━━ DATA EXTRACT ━━

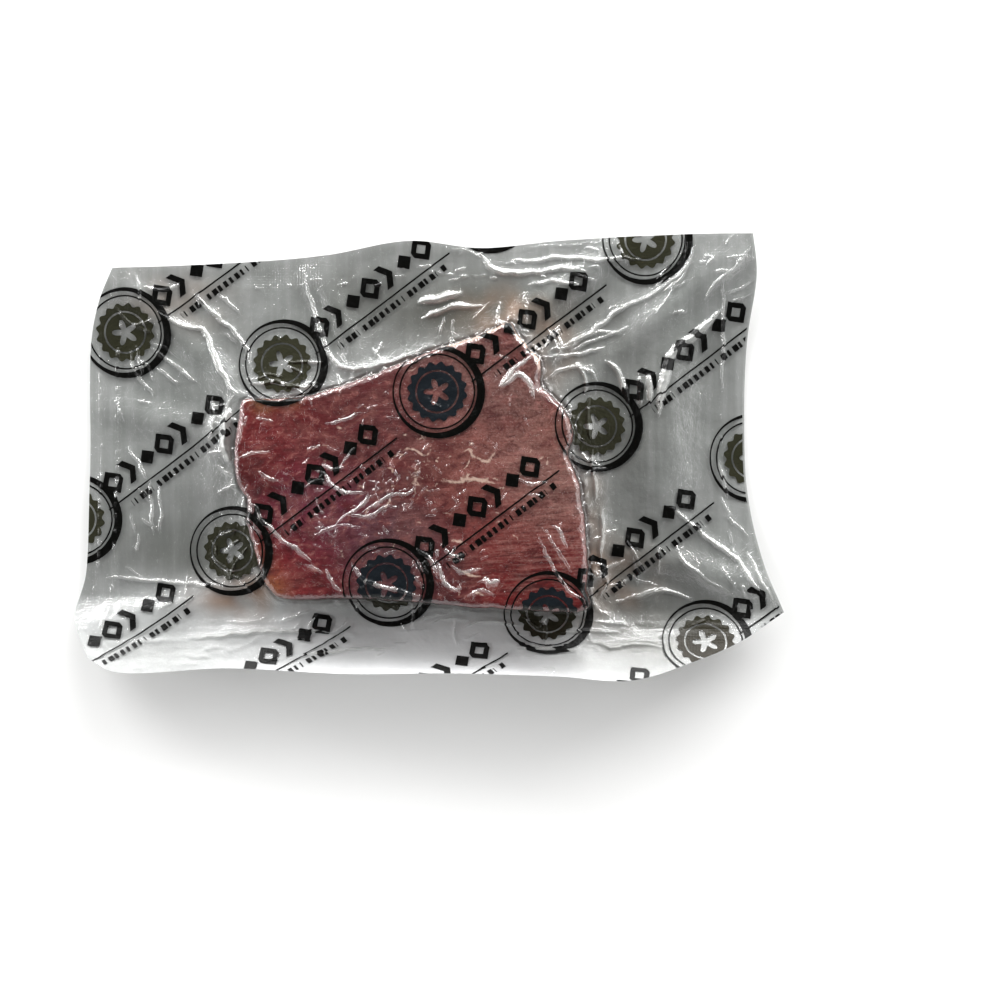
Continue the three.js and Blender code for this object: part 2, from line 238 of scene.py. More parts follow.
# Creases in the margin: the width and rise of each, then x and y of the line it follows.
MARGIN_CREASES = [
    # off the steak's far left corner
    (1.2, 1, -73.7, 51.3, -66.3, 43.9, -60.4, 38.6, -55.8, 32.7, -54.6, 26.8),
    (1.5, 1.3, -83.3, 44.5, -75.9, 40.1, -69.4, 38.6, -66.3, 31.2, -62.6, 23.7, -58.3, 17.9),
    (1, 0.5, -92.9, 33.3, -90.1, 25.3, -84.9, 17.9), (1, 0.5, -86.4, 34.3, -75.3, 25.9, -70.6, 22.2),
    (1, 0.5, -88.6, 52.4, -82, 51, -76.5, 53.5), (0.9, 0.5, -97, 46, -91, 40.5, -84.5, 42.5),
    (1.3, 0.6, -56, 22, -47, 22.6, -40, 21.2, -34, 22.8),
    # down from the hump in the far edge, then along the steak
    (1.25, 1.3, -38.5, 60, -36.7, 49.2, -34.2, 43, -33, 38.1, -31.4, 33.7, -29.6, 29.7, -25.2, 26.6, -17.2,
     27.5, -7.9, 30.3, 0.5, 33.7), (0.9, 0.4, -45.6, 29.3, -32.3, 29.3),
    (1.4, 0.8, -60, 18.3, -62.2, 13.4, -63.7, 6.6, -61.6, 0.8), (1, 0.6, -66.5, 20, -66, 12, -67.5, 5),
    (3, 1, -61, 15, -62.3, 9.5, -62.8, 3.5, -61.3, -2.5),
    # along the far edge
    (1.9, 1.2, 15.1, 63.2, 20, 57.6, 26.2, 56.7, 34.6, 56.7, 40.8, 58.2, 49, 57),
    (1.4, 0.8, 24, 60.9, 29.3, 60.4, 39.9, 61.6, 52, 60.9, 66, 61.3), (1.1, 0.6, 5.9, 64, 12, 63.6, 16, 61),
    (0.9, 0.4, 30.2, 64.4, 43.1, 65.2, 55.1, 66.4), (1.2, 0.5, 30.6, 53, 39.9, 53.9, 47, 52.6),
    (2.6, 0.9, -3.5, 47.7, 4.5, 48.9, 10.7, 50.8), (1.8, 0.6, -2, 42.5, 8, 46, 17, 46.5),
    # into the far right corner
    (1.2, 0.8, 81.1, 66, 81.7, 61.6, 78, 56.7, 70.9, 50.5, 63.4, 47.7, 55.4, 45.2),
    (0.9, 0.5, 80.2, 60.7, 78.6, 56, 74.2, 51), (1, 0.4, 85, 62, 87.5, 61, 86, 58.6),
    (1.2, 1.1, 99.1, 64.4, 94.7, 57.9, 88.6, 53.3, 85.5, 47.8), (0.9, 0.4, 87.7, 57, 92.3, 56.7),
    (1.5, 0.9, 40.8, 33.7, 50.1, 38.1, 60.3, 46.2, 64.7, 48.3), (1.1, 0.5, 43.2, 32.6, 52.5, 36.3, 62.4, 40.1),
    (1, 0.4, 46, 36.5, 53.5, 38.6, 60, 38),
    # puckers by the steak's notch, and the swell beyond them
    (1.1, 0.7, 34.8, 30.1, 46.3, 31.6, 55.2, 33.2), (1, 0.6, 36.1, 23.3, 43.2, 27.6, 50.9, 25.5, 52.4, 22.4),
    (1, 0.5, 38, 27.5, 41, 33, 40, 38), (1.7, 1, 54.3, 29.7, 58.5, 26.6, 61.9, 16.4),
    (1.4, 0.6, 65.6, 24.6, 66.2, 15.4), (1.8, 0.8, 68.3, 25.6, 68.6, 15.9),
    (2.6, 1, 90.4, 45.2, 83.3, 38.1, 75.8, 31.9, 73.3, 25.7, 71.8, 18.2, 71.2, 12),
    (1, 0.4, 91, 55, 91.4, 40, 91, 20),
    # left margin
    (0.95, 0.6, -67.7, -30.1, -62.4, -35.4, -57.5, -39.4, -52.2, -43.8),
    (1, 0.5, -92.9, 2.7, -90.5, -1.3, -87.4, -7.5), (0.9, 0.35, -86.1, -6.9, -85.8, -15.2, -85.2, -24.8),
    (0.9, 0.35, -83.6, -8.1, -83, -16.8, -83, -24.8), (0.9, 0.4, -66.3, -2.6, -58.9, -6.9),
    (1.2, 0.5, -100, -37.5, -80, -39, -62, -40.5),
    # right margin, towards the near right corner
    (0.9, 0.5, 90.4, -2, 91.3, -7.5, 92.8, -13.7), (1.3, 0.5, 50, 18, 49.2, 12, 50.4, 5),
    (1.2, 0.5, 50.2, 2, 51.2, -6, 51.6, -14), (1.4, 0.6, 53.4, -16, 53.9, -24, 53, -33),
    (1.2, 0.5, 45.6, 29, 48.8, 23.5, 48, 19.5), (1.2, 0.5, 52.6, -35, 55, -39.5, 53.2, -44),
    (1.3, 1, 74, -15.2, 80.2, -19.9, 88.2, -27, 93.5, -30.1, 99.7, -38.5, 104.2, -43.9),
    (1.1, 0.8, 76.6, -27.6, 79, -32.2, 86.3, -38.5, 90.4, -40.7, 94.8, -43.7),
    (0.9, 0.4, 70.8, -27.6, 71.4, -36.9), (1.1, 0.7, 98.6, -29.7, 103.8, -40.8, 107.8, -48.5),
    (1.3, 0.6, 62, -44, 72, -42, 82, -44.5),
    # the near flap
    (1.5, 0.7, 26.2, -59.3, 33, -58.9, 40, -59.3, 47, -59.6),
    (1.3, 0.6, 49, -57, 58, -58.5, 66, -57.6, 74, -59), (1.3, 0.5, 10, -52.5, 20, -51.2, 30, -52),
    (1.2, 0.5, 38, -54.8, 50, -54, 60, -54.8), (1, 0.5, -83.4, -47.5, -78.8, -45.3),
    (1.6, 0.5, -75.8, -56.6, -51.3, -54.1, -26.8, -54.8), (1.4, 0.4, -39.5, -61.3, -20.5, -59.2, -8.3, -59.5),
    (0.9, 0.5, 56.1, -45.8, 65.4, -42.7, 73.7, -40.8), (1.1, 0.6, 50.9, -38.4, 55.5, -34.7, 60.8, -32.2),
    (0.9, 0.5, 52.4, -41.5, 58.6, -39.6, 65.4, -35.9),
]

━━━

EXERCISE BRIEF — Return all of the data precisely as it appears.

ANSWER —
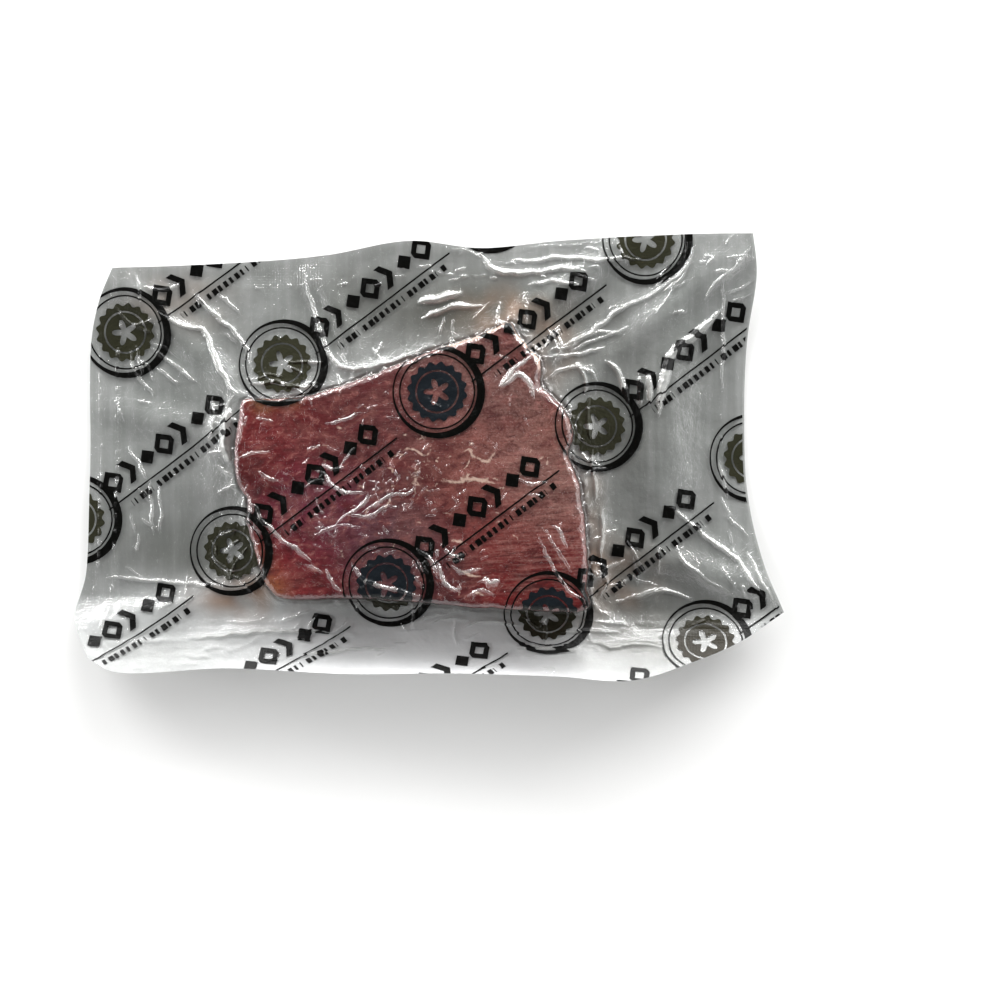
Continue the three.js and Blender code for this object: part 2, from line 238 of scene.py. More parts follow.
# Creases in the margin: the width and rise of each, then x and y of the line it follows.
MARGIN_CREASES = [
    # off the steak's far left corner
    (1.2, 1, -73.7, 51.3, -66.3, 43.9, -60.4, 38.6, -55.8, 32.7, -54.6, 26.8),
    (1.5, 1.3, -83.3, 44.5, -75.9, 40.1, -69.4, 38.6, -66.3, 31.2, -62.6, 23.7, -58.3, 17.9),
    (1, 0.5, -92.9, 33.3, -90.1, 25.3, -84.9, 17.9), (1, 0.5, -86.4, 34.3, -75.3, 25.9, -70.6, 22.2),
    (1, 0.5, -88.6, 52.4, -82, 51, -76.5, 53.5), (0.9, 0.5, -97, 46, -91, 40.5, -84.5, 42.5),
    (1.3, 0.6, -56, 22, -47, 22.6, -40, 21.2, -34, 22.8),
    # down from the hump in the far edge, then along the steak
    (1.25, 1.3, -38.5, 60, -36.7, 49.2, -34.2, 43, -33, 38.1, -31.4, 33.7, -29.6, 29.7, -25.2, 26.6, -17.2,
     27.5, -7.9, 30.3, 0.5, 33.7), (0.9, 0.4, -45.6, 29.3, -32.3, 29.3),
    (1.4, 0.8, -60, 18.3, -62.2, 13.4, -63.7, 6.6, -61.6, 0.8), (1, 0.6, -66.5, 20, -66, 12, -67.5, 5),
    (3, 1, -61, 15, -62.3, 9.5, -62.8, 3.5, -61.3, -2.5),
    # along the far edge
    (1.9, 1.2, 15.1, 63.2, 20, 57.6, 26.2, 56.7, 34.6, 56.7, 40.8, 58.2, 49, 57),
    (1.4, 0.8, 24, 60.9, 29.3, 60.4, 39.9, 61.6, 52, 60.9, 66, 61.3), (1.1, 0.6, 5.9, 64, 12, 63.6, 16, 61),
    (0.9, 0.4, 30.2, 64.4, 43.1, 65.2, 55.1, 66.4), (1.2, 0.5, 30.6, 53, 39.9, 53.9, 47, 52.6),
    (2.6, 0.9, -3.5, 47.7, 4.5, 48.9, 10.7, 50.8), (1.8, 0.6, -2, 42.5, 8, 46, 17, 46.5),
    # into the far right corner
    (1.2, 0.8, 81.1, 66, 81.7, 61.6, 78, 56.7, 70.9, 50.5, 63.4, 47.7, 55.4, 45.2),
    (0.9, 0.5, 80.2, 60.7, 78.6, 56, 74.2, 51), (1, 0.4, 85, 62, 87.5, 61, 86, 58.6),
    (1.2, 1.1, 99.1, 64.4, 94.7, 57.9, 88.6, 53.3, 85.5, 47.8), (0.9, 0.4, 87.7, 57, 92.3, 56.7),
    (1.5, 0.9, 40.8, 33.7, 50.1, 38.1, 60.3, 46.2, 64.7, 48.3), (1.1, 0.5, 43.2, 32.6, 52.5, 36.3, 62.4, 40.1),
    (1, 0.4, 46, 36.5, 53.5, 38.6, 60, 38),
    # puckers by the steak's notch, and the swell beyond them
    (1.1, 0.7, 34.8, 30.1, 46.3, 31.6, 55.2, 33.2), (1, 0.6, 36.1, 23.3, 43.2, 27.6, 50.9, 25.5, 52.4, 22.4),
    (1, 0.5, 38, 27.5, 41, 33, 40, 38), (1.7, 1, 54.3, 29.7, 58.5, 26.6, 61.9, 16.4),
    (1.4, 0.6, 65.6, 24.6, 66.2, 15.4), (1.8, 0.8, 68.3, 25.6, 68.6, 15.9),
    (2.6, 1, 90.4, 45.2, 83.3, 38.1, 75.8, 31.9, 73.3, 25.7, 71.8, 18.2, 71.2, 12),
    (1, 0.4, 91, 55, 91.4, 40, 91, 20),
    # left margin
    (0.95, 0.6, -67.7, -30.1, -62.4, -35.4, -57.5, -39.4, -52.2, -43.8),
    (1, 0.5, -92.9, 2.7, -90.5, -1.3, -87.4, -7.5), (0.9, 0.35, -86.1, -6.9, -85.8, -15.2, -85.2, -24.8),
    (0.9, 0.35, -83.6, -8.1, -83, -16.8, -83, -24.8), (0.9, 0.4, -66.3, -2.6, -58.9, -6.9),
    (1.2, 0.5, -100, -37.5, -80, -39, -62, -40.5),
    # right margin, towards the near right corner
    (0.9, 0.5, 90.4, -2, 91.3, -7.5, 92.8, -13.7), (1.3, 0.5, 50, 18, 49.2, 12, 50.4, 5),
    (1.2, 0.5, 50.2, 2, 51.2, -6, 51.6, -14), (1.4, 0.6, 53.4, -16, 53.9, -24, 53, -33),
    (1.2, 0.5, 45.6, 29, 48.8, 23.5, 48, 19.5), (1.2, 0.5, 52.6, -35, 55, -39.5, 53.2, -44),
    (1.3, 1, 74, -15.2, 80.2, -19.9, 88.2, -27, 93.5, -30.1, 99.7, -38.5, 104.2, -43.9),
    (1.1, 0.8, 76.6, -27.6, 79, -32.2, 86.3, -38.5, 90.4, -40.7, 94.8, -43.7),
    (0.9, 0.4, 70.8, -27.6, 71.4, -36.9), (1.1, 0.7, 98.6, -29.7, 103.8, -40.8, 107.8, -48.5),
    (1.3, 0.6, 62, -44, 72, -42, 82, -44.5),
    # the near flap
    (1.5, 0.7, 26.2, -59.3, 33, -58.9, 40, -59.3, 47, -59.6),
    (1.3, 0.6, 49, -57, 58, -58.5, 66, -57.6, 74, -59), (1.3, 0.5, 10, -52.5, 20, -51.2, 30, -52),
    (1.2, 0.5, 38, -54.8, 50, -54, 60, -54.8), (1, 0.5, -83.4, -47.5, -78.8, -45.3),
    (1.6, 0.5, -75.8, -56.6, -51.3, -54.1, -26.8, -54.8), (1.4, 0.4, -39.5, -61.3, -20.5, -59.2, -8.3, -59.5),
    (0.9, 0.5, 56.1, -45.8, 65.4, -42.7, 73.7, -40.8), (1.1, 0.6, 50.9, -38.4, 55.5, -34.7, 60.8, -32.2),
    (0.9, 0.5, 52.4, -41.5, 58.6, -39.6, 65.4, -35.9),
]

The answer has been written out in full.